Plan değişikliği tarihi kültürel ve doğal dokuyu koruyarak yapılacak. Plan değişikliği rutin bir işlem olmayacak. İmar planı değişiklikleri sıkı planlara bağlanacak belediyeler bundan pay alacak. İmar planının bir bölümünde yapılacak noktasal değil bir bütünü kapsayan genel plan değişikliği yapılabilecek.
Haksız bir gelir dağılımının bir komşunun istifade edememesi gibi bir durum olmayacak. İmarda değer artış payı alınacak. Bir plan değişikliği yeni değerin sahibi kamudur. Bu yeni getireceğimiz düzenleme ile değer artışlarının hangi oranda ele alınacağını netleştireceğiz. Bu konuda bir aralık belirleyeceğiz. Bu aralıkla ilgili yetki belediye meclisi taşınmazın plan değişikliğiyle ilgili değer artış payı öğrenilecek.
Taşınmazın plan değişikliği belirlenecek. Ödeme ayni olarak verilebilecek hisse karşılığı da olabilecek.
Bu değer artış payından belediyelere sosyal dayanışma kentsel dönüşüme aktarılacak.
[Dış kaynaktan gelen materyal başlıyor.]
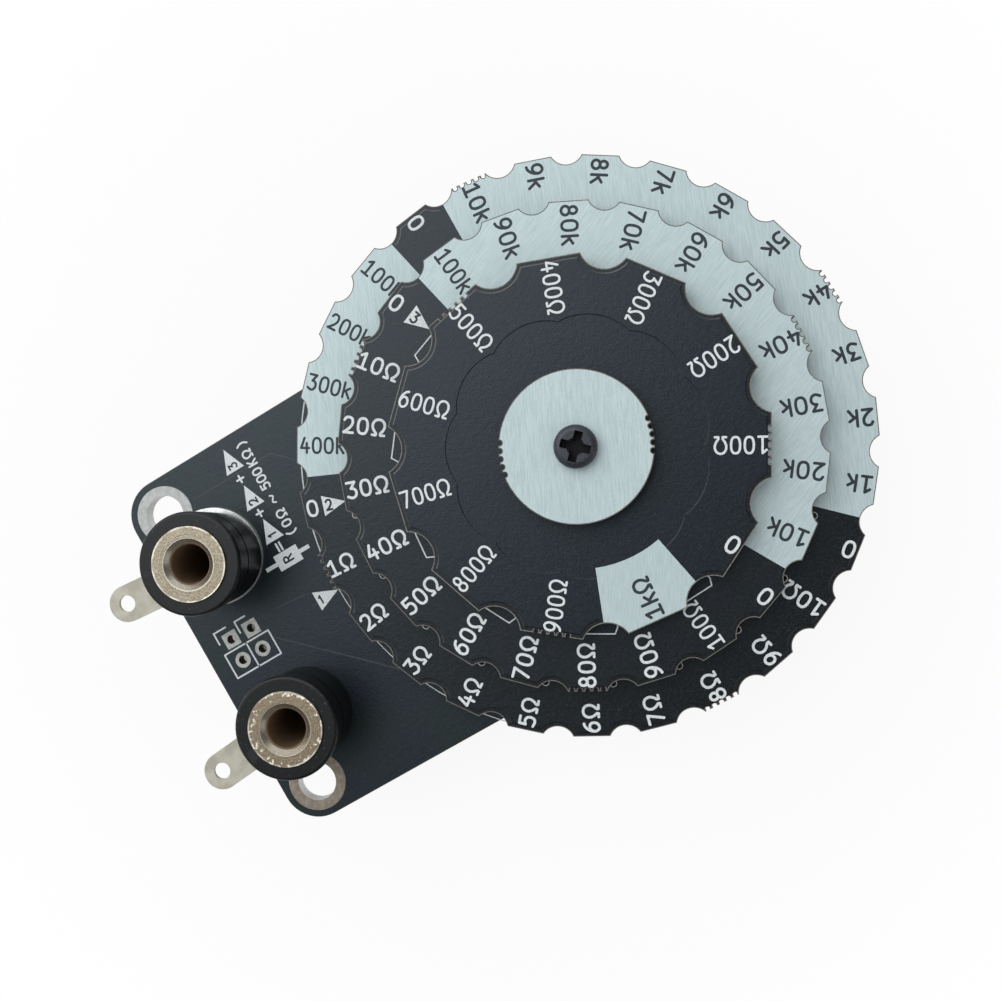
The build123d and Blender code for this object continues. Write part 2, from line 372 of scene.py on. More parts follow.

Büyük pay belediyelere gidecek. Belediyeler oranın halkı için kullanacak bunu. Kentsel dönüşüme ayrılan paylar ikiye ayrılacak. Bir kentsel dönüşüm için bakanlığa bir de belediyeye. Bu yolla kamuya ait olan her değer artışı üzerinden belediyelerimize bir gelir alanı oluşturulacak. Kesinlikle bu gelir alanı oluşturulacak. Şu andan itibaren kanun meclise gidene kadar ara boşluktan istifade etmek isteyenler çıkabilir şu andan itibaren geçerlidir bu düzenlemeler.